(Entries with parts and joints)

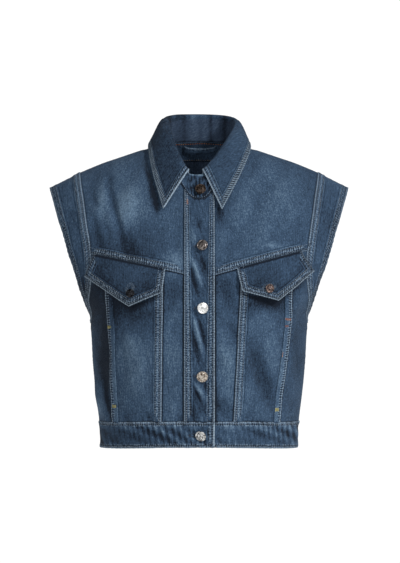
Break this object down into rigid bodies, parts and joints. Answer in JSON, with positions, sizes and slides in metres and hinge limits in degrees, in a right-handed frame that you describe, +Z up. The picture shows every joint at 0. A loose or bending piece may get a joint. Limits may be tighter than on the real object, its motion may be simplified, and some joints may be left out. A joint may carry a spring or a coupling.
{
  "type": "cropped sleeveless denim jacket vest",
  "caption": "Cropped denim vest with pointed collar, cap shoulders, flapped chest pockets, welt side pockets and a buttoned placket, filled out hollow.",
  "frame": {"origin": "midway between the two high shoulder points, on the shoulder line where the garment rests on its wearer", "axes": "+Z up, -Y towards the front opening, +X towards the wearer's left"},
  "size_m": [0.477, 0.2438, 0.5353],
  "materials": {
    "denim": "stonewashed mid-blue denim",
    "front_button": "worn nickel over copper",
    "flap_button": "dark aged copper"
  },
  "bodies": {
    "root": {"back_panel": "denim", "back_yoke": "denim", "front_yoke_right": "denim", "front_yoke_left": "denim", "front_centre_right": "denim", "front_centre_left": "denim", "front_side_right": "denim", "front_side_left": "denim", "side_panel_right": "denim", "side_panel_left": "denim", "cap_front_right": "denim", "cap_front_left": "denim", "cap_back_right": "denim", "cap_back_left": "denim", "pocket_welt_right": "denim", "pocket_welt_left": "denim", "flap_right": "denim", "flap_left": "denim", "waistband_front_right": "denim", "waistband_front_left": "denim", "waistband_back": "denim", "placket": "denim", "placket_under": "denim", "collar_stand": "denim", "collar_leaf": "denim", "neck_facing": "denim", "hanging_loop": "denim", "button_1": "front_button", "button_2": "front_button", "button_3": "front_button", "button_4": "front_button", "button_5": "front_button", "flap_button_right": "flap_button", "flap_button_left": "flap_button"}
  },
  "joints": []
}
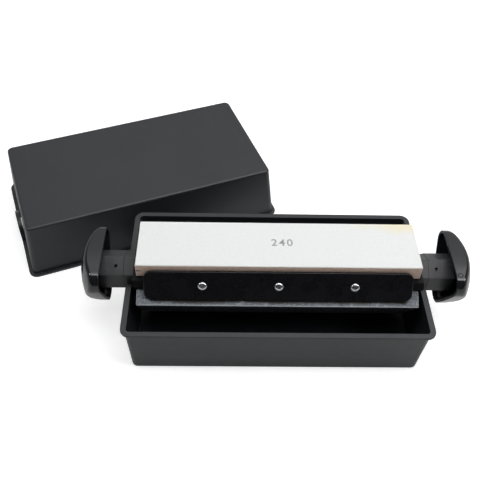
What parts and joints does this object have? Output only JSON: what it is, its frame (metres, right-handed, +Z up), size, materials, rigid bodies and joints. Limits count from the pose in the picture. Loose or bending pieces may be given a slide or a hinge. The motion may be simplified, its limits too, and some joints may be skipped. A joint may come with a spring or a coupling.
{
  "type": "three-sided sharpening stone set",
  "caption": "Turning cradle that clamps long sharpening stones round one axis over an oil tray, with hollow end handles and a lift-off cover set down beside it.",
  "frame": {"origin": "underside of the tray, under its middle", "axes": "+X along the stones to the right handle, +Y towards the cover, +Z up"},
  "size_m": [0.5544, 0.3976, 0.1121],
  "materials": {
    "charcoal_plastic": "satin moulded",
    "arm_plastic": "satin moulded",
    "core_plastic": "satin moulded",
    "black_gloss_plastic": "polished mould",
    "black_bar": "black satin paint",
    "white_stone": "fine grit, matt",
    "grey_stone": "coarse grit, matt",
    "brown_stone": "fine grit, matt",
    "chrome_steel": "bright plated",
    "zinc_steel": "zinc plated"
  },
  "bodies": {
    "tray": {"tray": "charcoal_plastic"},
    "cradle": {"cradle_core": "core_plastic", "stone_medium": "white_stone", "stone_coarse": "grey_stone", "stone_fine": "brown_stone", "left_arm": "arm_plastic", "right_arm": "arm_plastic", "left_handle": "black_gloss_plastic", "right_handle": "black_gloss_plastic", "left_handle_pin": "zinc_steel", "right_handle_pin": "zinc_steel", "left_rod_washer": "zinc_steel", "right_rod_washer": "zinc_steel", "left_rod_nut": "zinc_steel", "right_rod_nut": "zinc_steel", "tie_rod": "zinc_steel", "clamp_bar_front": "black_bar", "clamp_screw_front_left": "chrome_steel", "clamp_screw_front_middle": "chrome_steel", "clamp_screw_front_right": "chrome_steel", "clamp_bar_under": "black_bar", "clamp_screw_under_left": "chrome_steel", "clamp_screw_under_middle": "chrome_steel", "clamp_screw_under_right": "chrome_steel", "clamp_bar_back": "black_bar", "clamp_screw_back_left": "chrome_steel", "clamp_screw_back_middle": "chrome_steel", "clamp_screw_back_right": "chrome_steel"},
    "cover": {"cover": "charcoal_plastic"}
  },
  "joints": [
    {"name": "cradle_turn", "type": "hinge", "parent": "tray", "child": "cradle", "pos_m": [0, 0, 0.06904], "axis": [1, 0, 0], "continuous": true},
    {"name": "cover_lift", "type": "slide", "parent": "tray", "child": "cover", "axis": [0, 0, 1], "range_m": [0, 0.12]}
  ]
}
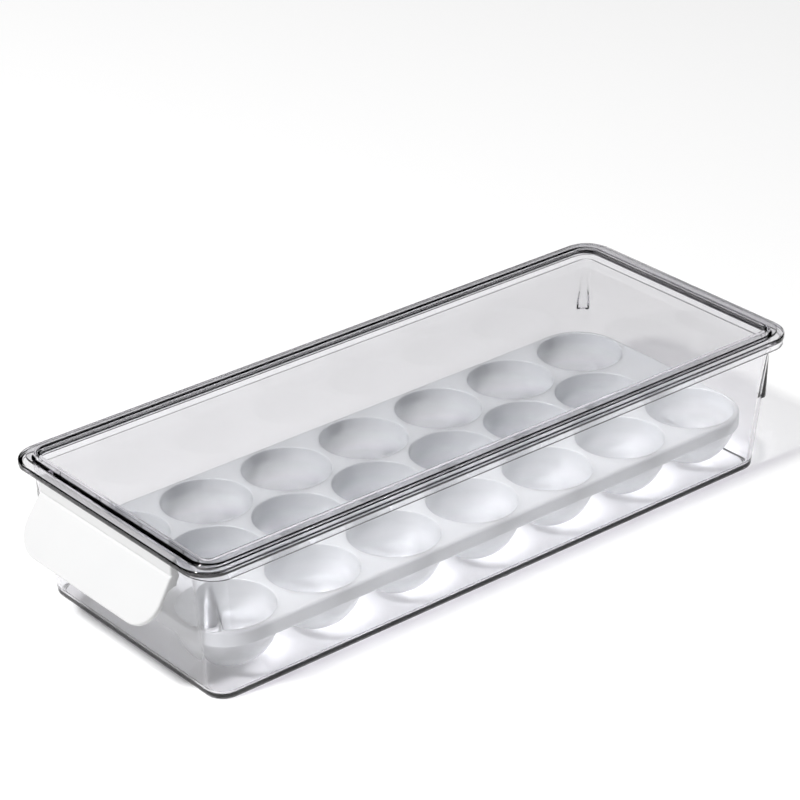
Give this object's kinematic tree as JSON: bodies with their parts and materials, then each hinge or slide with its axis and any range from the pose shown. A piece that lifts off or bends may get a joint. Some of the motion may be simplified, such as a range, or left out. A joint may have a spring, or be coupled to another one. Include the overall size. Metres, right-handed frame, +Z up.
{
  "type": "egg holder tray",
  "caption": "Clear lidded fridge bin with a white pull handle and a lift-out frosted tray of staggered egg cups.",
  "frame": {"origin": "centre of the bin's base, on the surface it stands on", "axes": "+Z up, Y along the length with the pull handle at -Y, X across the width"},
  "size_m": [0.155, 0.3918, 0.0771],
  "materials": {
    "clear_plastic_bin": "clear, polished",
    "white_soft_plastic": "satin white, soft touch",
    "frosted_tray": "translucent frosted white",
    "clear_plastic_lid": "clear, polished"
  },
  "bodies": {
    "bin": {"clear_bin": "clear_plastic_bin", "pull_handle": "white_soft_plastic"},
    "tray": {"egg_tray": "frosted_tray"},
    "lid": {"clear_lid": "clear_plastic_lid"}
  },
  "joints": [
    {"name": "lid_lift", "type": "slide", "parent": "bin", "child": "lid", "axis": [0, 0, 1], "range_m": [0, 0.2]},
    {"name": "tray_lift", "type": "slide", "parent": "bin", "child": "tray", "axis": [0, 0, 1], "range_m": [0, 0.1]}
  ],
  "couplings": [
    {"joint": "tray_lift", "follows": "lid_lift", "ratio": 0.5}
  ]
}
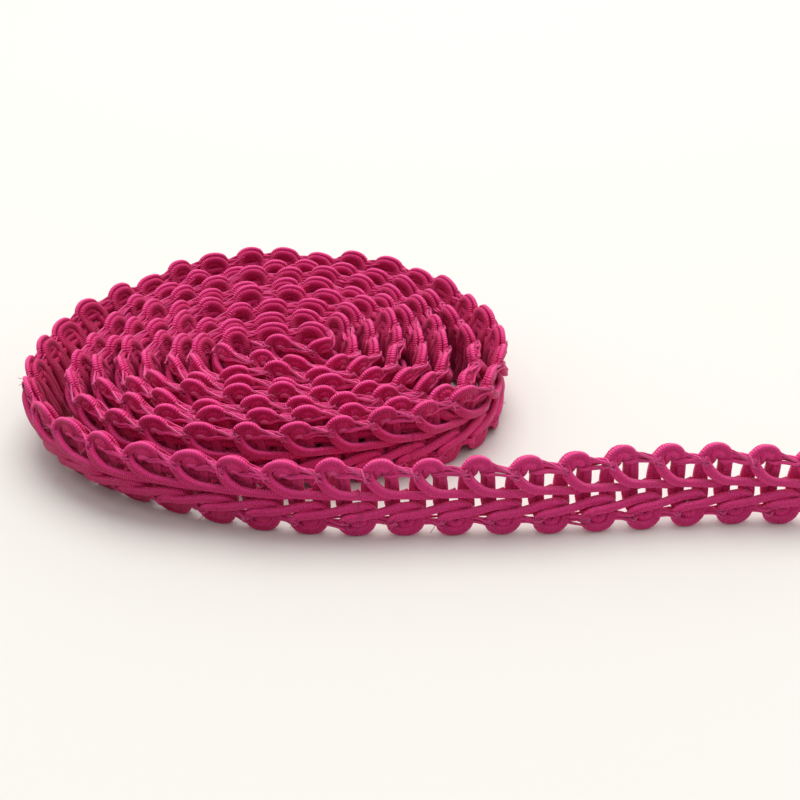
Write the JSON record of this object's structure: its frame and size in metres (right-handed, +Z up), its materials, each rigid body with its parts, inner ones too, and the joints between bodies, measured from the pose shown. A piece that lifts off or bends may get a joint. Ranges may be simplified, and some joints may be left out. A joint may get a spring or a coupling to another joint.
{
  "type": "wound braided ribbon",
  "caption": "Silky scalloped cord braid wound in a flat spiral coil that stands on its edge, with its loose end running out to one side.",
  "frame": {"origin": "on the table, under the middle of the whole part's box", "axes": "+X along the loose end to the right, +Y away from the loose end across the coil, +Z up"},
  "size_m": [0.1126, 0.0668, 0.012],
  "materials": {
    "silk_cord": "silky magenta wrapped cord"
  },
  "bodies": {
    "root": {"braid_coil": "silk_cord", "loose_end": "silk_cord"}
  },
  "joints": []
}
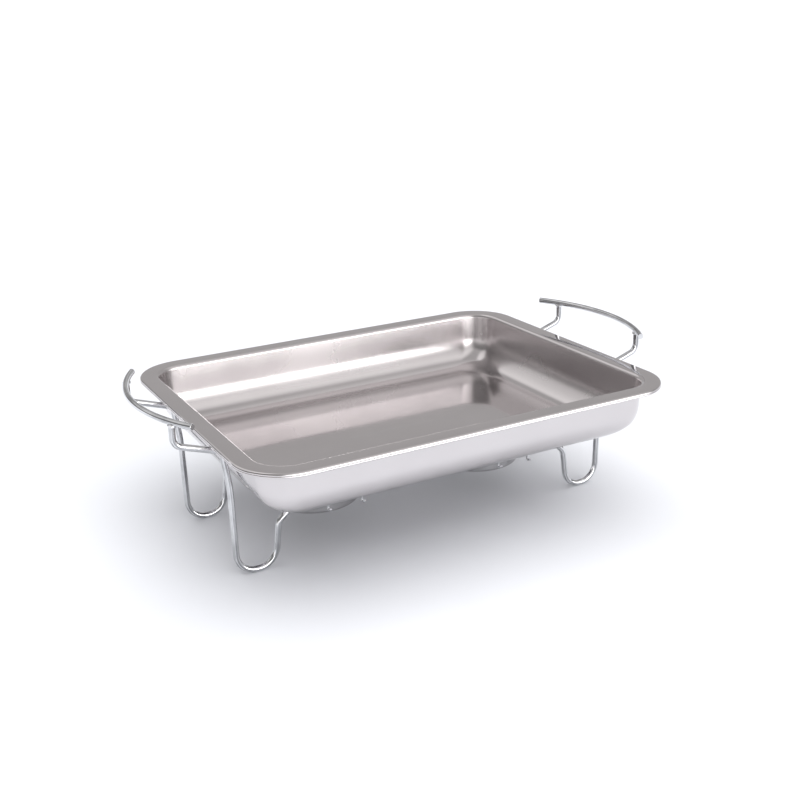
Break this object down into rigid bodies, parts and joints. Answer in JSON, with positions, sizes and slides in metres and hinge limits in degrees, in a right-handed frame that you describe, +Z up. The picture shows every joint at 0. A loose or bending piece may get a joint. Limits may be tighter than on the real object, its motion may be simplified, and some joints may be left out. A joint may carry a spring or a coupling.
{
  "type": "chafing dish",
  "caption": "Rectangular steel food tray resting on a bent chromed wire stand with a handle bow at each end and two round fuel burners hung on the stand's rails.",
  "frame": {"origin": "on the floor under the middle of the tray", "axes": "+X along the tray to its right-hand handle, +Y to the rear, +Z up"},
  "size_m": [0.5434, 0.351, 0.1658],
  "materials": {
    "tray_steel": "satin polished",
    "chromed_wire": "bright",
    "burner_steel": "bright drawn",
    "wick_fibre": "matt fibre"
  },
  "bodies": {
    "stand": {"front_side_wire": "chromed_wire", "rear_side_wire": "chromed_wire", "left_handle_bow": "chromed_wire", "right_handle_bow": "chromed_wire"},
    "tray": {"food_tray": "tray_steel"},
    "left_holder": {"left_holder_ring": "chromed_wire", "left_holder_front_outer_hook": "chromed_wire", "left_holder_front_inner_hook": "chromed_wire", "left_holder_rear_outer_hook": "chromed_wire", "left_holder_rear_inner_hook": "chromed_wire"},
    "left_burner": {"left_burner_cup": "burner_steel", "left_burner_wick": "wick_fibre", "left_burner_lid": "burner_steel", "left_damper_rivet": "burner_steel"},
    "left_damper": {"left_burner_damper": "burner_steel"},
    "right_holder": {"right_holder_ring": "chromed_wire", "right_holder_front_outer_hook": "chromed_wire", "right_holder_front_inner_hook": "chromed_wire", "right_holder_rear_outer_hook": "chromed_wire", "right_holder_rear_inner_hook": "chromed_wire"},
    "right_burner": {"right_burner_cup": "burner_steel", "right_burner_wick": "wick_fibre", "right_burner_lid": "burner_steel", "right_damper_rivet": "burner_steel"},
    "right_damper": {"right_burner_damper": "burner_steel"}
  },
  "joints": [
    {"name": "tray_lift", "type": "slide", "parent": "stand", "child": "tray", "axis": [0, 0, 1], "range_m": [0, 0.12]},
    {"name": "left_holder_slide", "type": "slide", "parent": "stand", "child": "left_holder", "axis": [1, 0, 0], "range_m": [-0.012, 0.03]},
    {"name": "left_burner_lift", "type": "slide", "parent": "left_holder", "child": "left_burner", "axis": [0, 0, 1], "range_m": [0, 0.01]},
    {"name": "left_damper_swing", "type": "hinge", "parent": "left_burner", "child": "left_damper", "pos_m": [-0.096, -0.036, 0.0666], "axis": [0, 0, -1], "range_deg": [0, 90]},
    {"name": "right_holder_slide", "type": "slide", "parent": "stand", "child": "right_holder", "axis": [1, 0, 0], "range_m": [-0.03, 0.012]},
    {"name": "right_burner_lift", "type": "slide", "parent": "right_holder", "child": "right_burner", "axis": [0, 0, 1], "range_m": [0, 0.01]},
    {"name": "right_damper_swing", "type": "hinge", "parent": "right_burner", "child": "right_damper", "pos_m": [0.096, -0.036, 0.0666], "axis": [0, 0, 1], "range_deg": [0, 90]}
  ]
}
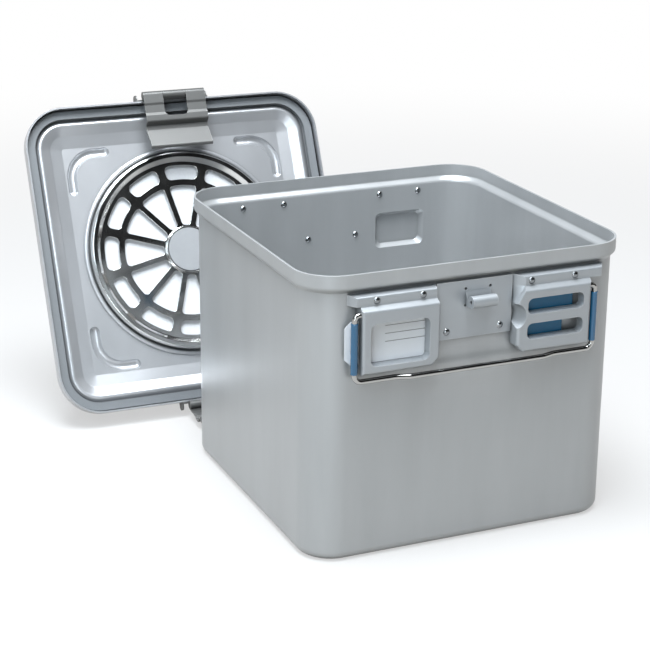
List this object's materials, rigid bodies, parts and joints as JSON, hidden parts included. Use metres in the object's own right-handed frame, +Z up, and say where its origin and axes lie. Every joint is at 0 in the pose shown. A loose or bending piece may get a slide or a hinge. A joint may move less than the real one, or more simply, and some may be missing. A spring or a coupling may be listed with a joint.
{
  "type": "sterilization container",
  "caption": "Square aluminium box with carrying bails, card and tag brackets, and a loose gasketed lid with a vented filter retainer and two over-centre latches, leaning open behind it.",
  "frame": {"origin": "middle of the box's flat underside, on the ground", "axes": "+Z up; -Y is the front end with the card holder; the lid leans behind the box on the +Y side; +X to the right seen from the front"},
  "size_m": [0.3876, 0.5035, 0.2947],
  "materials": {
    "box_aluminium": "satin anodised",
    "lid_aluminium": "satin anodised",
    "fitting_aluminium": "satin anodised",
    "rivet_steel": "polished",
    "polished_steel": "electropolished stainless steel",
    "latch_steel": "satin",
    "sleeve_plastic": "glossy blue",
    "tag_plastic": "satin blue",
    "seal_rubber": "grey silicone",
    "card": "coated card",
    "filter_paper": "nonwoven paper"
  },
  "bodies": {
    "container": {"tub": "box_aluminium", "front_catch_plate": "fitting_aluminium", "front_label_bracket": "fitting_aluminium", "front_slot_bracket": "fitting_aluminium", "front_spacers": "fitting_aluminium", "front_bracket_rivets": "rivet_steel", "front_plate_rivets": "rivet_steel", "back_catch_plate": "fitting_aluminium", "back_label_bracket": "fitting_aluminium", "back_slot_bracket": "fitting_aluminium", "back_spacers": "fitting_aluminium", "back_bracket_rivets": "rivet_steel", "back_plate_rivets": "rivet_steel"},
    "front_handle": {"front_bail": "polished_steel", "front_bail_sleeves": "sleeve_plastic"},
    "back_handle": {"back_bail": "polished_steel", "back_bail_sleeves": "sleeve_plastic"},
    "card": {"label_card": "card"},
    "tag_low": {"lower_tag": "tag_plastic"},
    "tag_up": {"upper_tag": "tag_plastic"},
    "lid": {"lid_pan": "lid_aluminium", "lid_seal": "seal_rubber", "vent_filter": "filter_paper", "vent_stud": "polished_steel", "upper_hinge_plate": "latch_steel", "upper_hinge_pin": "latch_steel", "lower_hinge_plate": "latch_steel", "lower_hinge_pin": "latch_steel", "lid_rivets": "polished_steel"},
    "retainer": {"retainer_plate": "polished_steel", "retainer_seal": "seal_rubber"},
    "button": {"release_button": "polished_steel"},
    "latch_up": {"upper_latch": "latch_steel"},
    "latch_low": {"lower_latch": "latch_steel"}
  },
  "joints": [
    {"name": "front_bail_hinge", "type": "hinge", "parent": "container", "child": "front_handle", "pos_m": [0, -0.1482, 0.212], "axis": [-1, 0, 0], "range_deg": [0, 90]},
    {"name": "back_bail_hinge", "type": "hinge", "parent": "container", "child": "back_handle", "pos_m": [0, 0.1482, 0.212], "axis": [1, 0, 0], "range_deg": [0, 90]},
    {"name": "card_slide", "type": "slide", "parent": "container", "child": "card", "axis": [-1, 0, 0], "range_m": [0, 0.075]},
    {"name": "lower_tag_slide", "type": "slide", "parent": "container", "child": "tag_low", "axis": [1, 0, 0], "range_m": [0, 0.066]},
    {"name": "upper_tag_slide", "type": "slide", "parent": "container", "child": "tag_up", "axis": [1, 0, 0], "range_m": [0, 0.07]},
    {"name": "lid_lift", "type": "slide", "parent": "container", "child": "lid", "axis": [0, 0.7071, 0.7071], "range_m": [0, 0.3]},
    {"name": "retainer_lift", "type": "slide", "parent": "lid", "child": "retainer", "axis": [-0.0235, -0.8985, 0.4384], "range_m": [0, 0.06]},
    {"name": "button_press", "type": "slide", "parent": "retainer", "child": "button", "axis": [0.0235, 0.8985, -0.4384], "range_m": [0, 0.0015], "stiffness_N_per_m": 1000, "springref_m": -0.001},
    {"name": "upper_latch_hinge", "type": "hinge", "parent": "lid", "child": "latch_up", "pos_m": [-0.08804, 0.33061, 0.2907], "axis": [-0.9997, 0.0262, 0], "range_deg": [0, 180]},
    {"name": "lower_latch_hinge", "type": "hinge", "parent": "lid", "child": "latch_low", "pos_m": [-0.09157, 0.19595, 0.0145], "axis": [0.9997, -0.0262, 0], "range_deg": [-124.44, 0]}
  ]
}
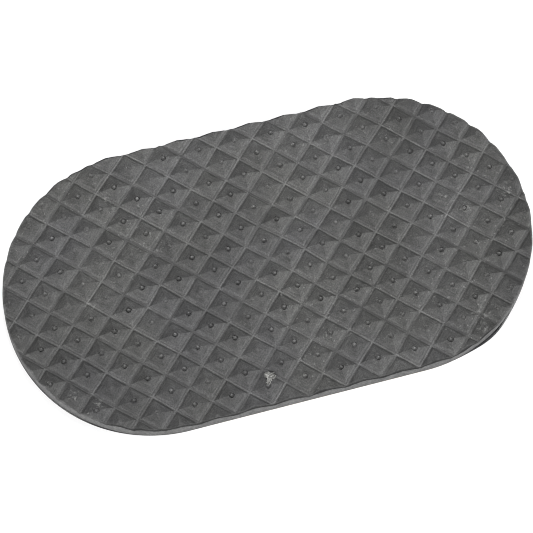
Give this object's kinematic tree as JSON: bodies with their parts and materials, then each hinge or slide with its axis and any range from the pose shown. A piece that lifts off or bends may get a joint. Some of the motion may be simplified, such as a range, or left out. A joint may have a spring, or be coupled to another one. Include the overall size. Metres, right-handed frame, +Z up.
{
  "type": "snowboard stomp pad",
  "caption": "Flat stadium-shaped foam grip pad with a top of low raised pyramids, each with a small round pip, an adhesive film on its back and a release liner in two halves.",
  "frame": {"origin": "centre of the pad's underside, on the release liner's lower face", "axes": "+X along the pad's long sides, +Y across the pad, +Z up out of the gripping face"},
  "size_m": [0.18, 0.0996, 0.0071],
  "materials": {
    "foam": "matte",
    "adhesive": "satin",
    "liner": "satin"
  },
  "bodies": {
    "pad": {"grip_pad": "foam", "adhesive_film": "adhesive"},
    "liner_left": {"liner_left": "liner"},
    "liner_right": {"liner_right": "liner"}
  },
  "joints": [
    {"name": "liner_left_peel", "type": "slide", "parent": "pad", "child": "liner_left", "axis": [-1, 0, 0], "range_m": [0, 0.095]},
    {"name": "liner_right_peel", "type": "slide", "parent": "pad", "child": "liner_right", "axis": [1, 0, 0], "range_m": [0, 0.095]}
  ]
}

[TASK TO CARRY OUT] Using the listing, collect all lines in which the string "between" is found.

[RESPONSE]
  "frame": {"origin": "midway between the two high shoulder points, on the shoulder line where the garment rests on its wearer", "axes": "+Z up, -Y towards the front opening, +X towards the wearer's left"},
Write the JSON record of this object's structure: its frame and size in metres (right-handed, +Z up), its materials, each rigid body with its parts, inner ones too, and the joints between bodies, measured from the pose shown. A piece that lifts off or bends may get a joint. Ranges may be simplified, and some joints may be left out. A joint may get a spring or a coupling to another joint.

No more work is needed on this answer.